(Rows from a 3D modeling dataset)
■ ■ ■ ■ ■

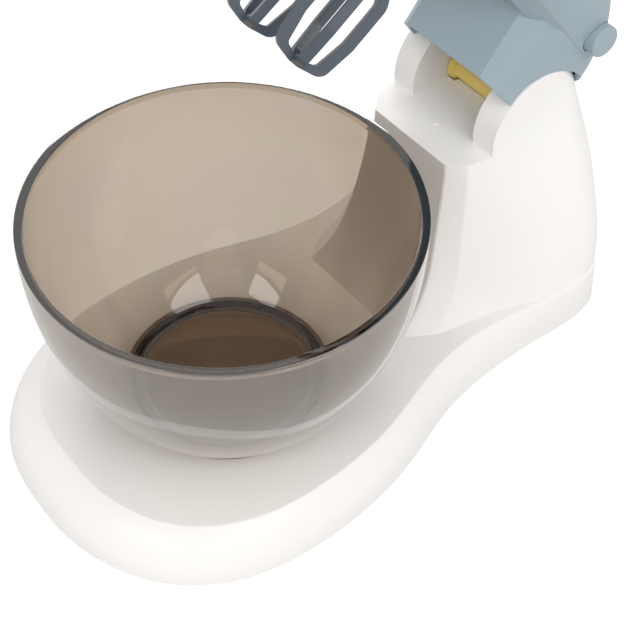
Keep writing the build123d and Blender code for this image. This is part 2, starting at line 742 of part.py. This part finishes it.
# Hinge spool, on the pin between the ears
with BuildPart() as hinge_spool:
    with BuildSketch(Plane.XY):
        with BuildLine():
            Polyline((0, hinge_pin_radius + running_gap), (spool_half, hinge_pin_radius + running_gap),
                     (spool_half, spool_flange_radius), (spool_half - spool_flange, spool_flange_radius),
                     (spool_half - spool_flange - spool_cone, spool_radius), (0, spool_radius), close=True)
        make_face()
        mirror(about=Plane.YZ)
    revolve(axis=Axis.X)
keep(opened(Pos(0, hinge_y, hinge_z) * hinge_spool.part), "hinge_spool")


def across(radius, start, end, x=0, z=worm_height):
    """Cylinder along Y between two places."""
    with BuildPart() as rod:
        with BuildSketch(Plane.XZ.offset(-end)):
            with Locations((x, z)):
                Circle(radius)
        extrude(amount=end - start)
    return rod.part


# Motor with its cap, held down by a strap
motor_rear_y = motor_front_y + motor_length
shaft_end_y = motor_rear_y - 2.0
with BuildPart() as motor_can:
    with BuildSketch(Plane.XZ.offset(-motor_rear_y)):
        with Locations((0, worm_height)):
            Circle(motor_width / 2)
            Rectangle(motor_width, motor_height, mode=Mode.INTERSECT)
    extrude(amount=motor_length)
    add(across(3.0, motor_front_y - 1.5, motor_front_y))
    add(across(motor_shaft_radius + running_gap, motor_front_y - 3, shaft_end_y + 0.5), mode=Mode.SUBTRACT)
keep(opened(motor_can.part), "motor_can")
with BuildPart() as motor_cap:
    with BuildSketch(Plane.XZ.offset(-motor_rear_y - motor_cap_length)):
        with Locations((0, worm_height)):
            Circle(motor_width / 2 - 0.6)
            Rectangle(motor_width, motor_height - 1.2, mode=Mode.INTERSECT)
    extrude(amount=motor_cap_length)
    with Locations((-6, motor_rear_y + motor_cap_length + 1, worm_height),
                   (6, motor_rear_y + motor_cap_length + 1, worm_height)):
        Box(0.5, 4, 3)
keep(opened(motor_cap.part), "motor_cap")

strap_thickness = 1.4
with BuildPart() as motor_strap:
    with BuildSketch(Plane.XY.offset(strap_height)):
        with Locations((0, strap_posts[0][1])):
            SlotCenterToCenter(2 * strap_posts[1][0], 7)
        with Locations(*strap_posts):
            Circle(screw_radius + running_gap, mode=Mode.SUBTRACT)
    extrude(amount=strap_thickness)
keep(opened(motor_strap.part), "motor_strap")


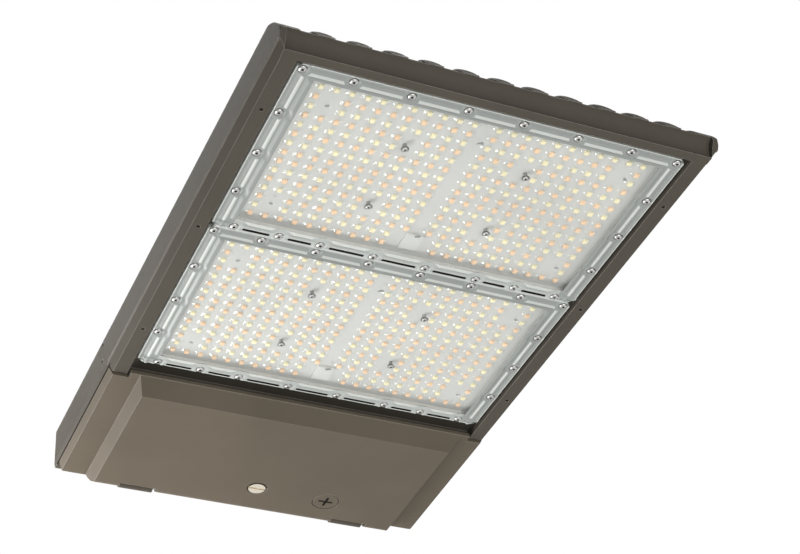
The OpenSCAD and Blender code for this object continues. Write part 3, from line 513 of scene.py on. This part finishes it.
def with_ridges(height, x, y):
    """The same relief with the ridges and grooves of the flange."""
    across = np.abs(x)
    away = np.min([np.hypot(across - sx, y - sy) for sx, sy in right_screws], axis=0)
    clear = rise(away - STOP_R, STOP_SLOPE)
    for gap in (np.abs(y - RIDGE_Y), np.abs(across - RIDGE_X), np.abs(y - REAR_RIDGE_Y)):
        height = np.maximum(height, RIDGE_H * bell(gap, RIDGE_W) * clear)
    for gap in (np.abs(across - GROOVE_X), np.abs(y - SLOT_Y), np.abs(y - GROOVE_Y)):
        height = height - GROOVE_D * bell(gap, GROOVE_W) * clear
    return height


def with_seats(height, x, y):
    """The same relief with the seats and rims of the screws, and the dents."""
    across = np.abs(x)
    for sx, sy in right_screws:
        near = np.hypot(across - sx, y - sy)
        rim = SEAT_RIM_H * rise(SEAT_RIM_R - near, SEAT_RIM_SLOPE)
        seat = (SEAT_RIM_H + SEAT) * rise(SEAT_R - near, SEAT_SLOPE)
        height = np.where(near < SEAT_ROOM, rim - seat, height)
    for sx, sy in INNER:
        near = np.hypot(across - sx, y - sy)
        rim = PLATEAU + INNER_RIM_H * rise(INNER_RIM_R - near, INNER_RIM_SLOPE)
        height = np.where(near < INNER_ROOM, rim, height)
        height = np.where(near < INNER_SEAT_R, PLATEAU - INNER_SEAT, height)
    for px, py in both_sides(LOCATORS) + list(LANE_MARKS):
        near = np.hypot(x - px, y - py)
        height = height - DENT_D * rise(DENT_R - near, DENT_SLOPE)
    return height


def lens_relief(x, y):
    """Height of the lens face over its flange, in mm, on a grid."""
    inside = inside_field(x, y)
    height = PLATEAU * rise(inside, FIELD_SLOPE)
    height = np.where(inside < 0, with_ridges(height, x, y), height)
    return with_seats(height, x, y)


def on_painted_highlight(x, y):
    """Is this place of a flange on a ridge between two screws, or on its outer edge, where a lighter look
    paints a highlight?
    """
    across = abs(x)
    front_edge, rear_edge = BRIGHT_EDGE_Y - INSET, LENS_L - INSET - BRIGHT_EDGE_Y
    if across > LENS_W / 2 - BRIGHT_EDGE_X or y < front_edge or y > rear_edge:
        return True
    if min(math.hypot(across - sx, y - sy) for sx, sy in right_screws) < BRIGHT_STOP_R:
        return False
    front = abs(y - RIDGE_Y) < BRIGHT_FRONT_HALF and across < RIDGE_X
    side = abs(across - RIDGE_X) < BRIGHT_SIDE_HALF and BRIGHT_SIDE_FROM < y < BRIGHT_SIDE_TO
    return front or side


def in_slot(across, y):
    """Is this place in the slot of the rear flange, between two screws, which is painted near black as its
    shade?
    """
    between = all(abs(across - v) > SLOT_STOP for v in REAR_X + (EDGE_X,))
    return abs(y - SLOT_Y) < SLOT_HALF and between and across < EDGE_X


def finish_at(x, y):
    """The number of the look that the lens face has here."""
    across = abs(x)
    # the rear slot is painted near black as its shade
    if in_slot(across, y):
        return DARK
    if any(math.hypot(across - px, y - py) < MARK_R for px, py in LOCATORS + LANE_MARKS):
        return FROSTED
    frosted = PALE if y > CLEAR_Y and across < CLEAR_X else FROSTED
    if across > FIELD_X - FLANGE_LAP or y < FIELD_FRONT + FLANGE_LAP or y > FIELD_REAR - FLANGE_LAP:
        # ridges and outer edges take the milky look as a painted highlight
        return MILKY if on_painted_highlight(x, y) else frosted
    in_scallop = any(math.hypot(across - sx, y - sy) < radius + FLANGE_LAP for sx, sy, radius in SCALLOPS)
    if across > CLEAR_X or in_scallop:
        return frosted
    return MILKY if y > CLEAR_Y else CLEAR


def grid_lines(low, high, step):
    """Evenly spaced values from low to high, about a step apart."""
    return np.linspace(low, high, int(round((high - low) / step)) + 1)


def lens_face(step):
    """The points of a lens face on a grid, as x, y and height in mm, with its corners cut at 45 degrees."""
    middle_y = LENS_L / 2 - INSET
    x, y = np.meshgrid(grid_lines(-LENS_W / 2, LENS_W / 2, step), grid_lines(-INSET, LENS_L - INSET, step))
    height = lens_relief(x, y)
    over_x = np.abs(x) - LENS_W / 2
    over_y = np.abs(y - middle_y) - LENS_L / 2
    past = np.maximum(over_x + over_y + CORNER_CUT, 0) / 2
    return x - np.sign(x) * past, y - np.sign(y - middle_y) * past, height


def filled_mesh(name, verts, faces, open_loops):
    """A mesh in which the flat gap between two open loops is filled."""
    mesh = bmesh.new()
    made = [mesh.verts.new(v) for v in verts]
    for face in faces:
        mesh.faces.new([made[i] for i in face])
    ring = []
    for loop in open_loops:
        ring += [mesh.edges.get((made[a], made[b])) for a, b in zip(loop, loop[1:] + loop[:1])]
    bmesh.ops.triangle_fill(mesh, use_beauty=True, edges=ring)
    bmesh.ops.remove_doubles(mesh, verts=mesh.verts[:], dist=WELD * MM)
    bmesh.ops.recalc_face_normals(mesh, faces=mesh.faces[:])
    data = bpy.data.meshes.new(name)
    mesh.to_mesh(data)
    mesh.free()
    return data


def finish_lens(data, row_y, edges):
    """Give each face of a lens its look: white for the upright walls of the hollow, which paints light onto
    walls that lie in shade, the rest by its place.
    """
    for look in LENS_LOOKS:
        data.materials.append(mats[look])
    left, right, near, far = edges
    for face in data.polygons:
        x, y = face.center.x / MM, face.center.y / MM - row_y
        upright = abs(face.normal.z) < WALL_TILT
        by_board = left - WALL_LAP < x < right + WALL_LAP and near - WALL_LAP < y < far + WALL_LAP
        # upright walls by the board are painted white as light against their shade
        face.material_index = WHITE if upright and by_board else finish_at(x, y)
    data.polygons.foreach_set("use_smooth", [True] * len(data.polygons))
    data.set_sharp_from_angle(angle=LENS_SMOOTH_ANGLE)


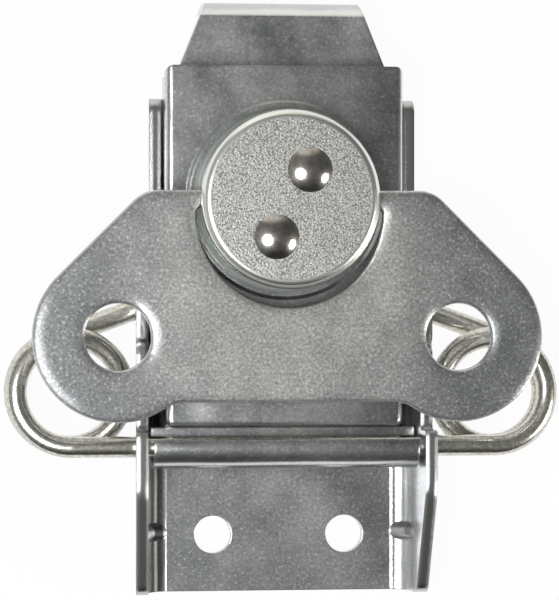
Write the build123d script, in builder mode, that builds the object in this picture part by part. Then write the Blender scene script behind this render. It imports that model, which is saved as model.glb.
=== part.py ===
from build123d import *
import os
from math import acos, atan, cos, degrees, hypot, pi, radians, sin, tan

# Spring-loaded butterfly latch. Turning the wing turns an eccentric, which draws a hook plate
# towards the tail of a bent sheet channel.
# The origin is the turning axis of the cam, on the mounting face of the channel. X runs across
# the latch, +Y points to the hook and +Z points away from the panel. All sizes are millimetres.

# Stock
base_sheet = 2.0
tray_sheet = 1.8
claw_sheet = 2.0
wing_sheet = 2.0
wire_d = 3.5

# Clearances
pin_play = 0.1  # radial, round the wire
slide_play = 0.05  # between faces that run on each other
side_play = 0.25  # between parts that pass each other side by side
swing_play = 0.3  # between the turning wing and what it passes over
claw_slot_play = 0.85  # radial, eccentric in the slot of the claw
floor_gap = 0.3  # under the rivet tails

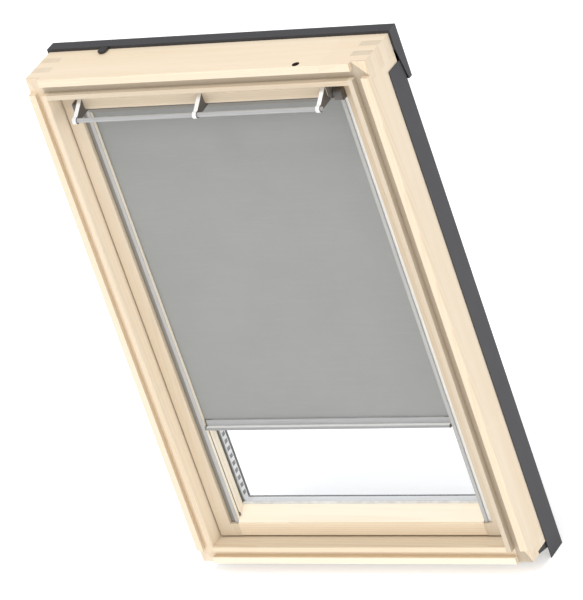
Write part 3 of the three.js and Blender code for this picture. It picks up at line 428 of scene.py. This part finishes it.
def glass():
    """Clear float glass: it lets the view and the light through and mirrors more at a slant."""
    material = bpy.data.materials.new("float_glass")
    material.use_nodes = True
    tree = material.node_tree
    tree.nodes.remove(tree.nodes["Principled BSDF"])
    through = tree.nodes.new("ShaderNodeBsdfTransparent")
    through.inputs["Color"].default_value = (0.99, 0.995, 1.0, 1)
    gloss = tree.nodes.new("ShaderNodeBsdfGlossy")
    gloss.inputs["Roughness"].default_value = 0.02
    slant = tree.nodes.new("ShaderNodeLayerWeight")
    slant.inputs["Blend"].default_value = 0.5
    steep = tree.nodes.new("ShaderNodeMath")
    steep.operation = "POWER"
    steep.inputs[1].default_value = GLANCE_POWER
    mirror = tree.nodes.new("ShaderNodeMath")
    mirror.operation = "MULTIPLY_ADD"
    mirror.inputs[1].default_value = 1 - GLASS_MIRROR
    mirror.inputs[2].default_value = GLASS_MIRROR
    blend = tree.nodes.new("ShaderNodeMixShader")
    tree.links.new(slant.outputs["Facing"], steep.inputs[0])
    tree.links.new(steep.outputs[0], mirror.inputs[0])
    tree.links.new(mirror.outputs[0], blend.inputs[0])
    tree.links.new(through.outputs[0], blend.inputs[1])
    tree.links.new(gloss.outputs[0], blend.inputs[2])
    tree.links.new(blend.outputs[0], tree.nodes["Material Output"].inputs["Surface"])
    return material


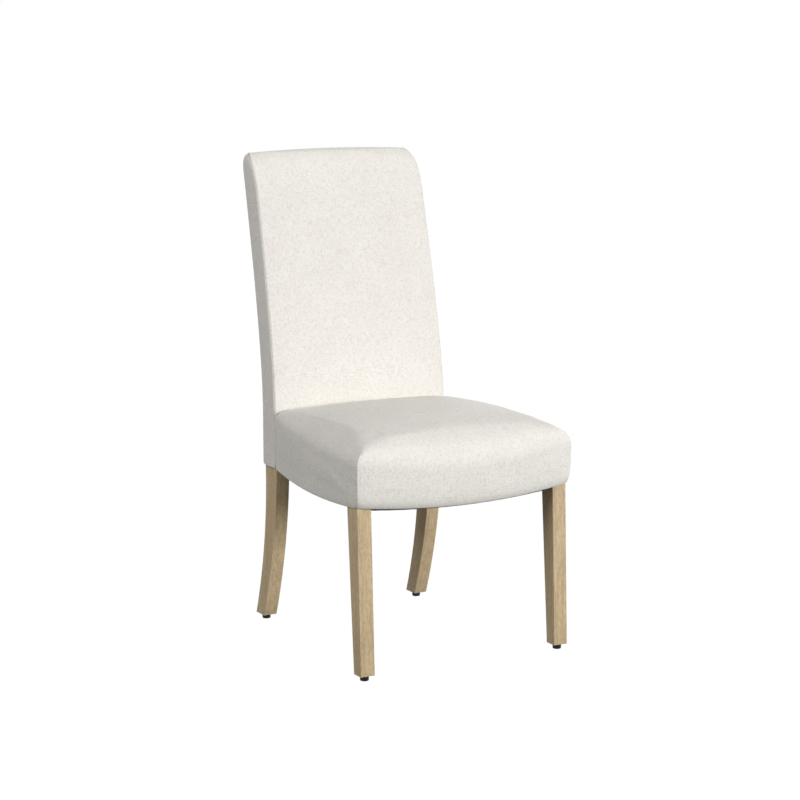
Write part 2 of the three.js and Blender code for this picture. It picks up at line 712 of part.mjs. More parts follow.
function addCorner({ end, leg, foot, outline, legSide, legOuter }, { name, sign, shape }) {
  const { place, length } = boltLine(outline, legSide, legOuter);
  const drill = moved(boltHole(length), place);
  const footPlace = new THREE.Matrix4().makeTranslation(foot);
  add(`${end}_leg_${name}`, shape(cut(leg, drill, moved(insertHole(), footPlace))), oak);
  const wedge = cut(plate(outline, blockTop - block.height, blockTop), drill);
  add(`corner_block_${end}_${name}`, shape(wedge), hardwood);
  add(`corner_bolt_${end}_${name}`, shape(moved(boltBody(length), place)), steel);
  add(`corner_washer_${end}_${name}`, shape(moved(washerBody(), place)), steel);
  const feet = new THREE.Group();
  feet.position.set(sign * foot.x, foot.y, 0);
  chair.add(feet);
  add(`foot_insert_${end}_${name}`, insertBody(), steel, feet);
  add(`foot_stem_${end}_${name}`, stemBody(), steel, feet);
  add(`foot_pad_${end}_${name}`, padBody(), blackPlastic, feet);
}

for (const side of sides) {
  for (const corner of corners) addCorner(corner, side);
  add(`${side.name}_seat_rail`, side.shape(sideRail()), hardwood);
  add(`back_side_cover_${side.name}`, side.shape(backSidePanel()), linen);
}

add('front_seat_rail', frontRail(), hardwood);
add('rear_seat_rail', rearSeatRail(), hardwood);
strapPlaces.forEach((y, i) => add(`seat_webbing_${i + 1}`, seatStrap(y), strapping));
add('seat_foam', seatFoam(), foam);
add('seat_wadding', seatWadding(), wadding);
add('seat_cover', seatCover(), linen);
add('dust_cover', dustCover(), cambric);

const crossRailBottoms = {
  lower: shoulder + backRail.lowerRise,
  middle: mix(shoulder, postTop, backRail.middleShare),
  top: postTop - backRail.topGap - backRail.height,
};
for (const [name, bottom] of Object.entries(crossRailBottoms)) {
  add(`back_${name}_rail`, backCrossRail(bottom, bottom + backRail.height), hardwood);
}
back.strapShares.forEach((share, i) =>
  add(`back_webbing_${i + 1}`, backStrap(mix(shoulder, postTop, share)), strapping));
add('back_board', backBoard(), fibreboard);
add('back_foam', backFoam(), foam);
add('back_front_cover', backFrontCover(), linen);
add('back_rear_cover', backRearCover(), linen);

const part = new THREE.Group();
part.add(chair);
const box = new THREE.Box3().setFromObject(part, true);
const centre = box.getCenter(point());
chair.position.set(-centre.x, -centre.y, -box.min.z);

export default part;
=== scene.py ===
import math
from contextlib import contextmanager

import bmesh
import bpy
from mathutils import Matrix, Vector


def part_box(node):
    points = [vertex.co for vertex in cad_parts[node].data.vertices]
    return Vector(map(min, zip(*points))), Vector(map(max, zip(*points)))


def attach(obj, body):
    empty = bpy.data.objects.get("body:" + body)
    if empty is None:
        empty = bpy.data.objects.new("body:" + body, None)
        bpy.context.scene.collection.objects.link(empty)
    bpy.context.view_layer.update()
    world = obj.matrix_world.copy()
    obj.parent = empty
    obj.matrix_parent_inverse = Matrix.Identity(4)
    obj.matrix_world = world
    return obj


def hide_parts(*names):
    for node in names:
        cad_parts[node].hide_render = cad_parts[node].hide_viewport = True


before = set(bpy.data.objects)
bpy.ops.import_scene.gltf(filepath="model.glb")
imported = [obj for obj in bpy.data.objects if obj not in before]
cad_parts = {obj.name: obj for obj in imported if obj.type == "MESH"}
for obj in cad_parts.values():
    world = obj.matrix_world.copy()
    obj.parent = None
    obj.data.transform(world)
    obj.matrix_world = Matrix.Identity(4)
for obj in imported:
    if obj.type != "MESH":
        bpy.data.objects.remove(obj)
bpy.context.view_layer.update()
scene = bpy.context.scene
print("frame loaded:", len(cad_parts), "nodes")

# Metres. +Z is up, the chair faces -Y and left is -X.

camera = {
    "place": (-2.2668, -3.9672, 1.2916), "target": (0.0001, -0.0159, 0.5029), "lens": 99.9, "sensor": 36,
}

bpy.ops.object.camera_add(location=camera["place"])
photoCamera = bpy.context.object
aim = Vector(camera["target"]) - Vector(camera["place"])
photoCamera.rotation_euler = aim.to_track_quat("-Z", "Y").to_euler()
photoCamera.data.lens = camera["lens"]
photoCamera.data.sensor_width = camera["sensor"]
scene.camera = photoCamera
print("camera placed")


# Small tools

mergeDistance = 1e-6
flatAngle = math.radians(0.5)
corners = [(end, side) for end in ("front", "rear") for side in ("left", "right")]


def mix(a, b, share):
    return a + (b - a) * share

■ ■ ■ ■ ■

## [Instructions to follow]
Transcribe the lines beginning at the one that contains "const part = new THREE.Group();" and ending at the one that contains "before = set(bpy.data.objects)", with nothing added or left out.

## [Problem solution]
const part = new THREE.Group();
part.add(chair);
const box = new THREE.Box3().setFromObject(part, true);
const centre = box.getCenter(point());
chair.position.set(-centre.x, -centre.y, -box.min.z);

export default part;
=== scene.py ===
import math
from contextlib import contextmanager

import bmesh
import bpy
from mathutils import Matrix, Vector


def part_box(node):
    points = [vertex.co for vertex in cad_parts[node].data.vertices]
    return Vector(map(min, zip(*points))), Vector(map(max, zip(*points)))


def attach(obj, body):
    empty = bpy.data.objects.get("body:" + body)
    if empty is None:
        empty = bpy.data.objects.new("body:" + body, None)
        bpy.context.scene.collection.objects.link(empty)
    bpy.context.view_layer.update()
    world = obj.matrix_world.copy()
    obj.parent = empty
    obj.matrix_parent_inverse = Matrix.Identity(4)
    obj.matrix_world = world
    return obj


def hide_parts(*names):
    for node in names:
        cad_parts[node].hide_render = cad_parts[node].hide_viewport = True


before = set(bpy.data.objects)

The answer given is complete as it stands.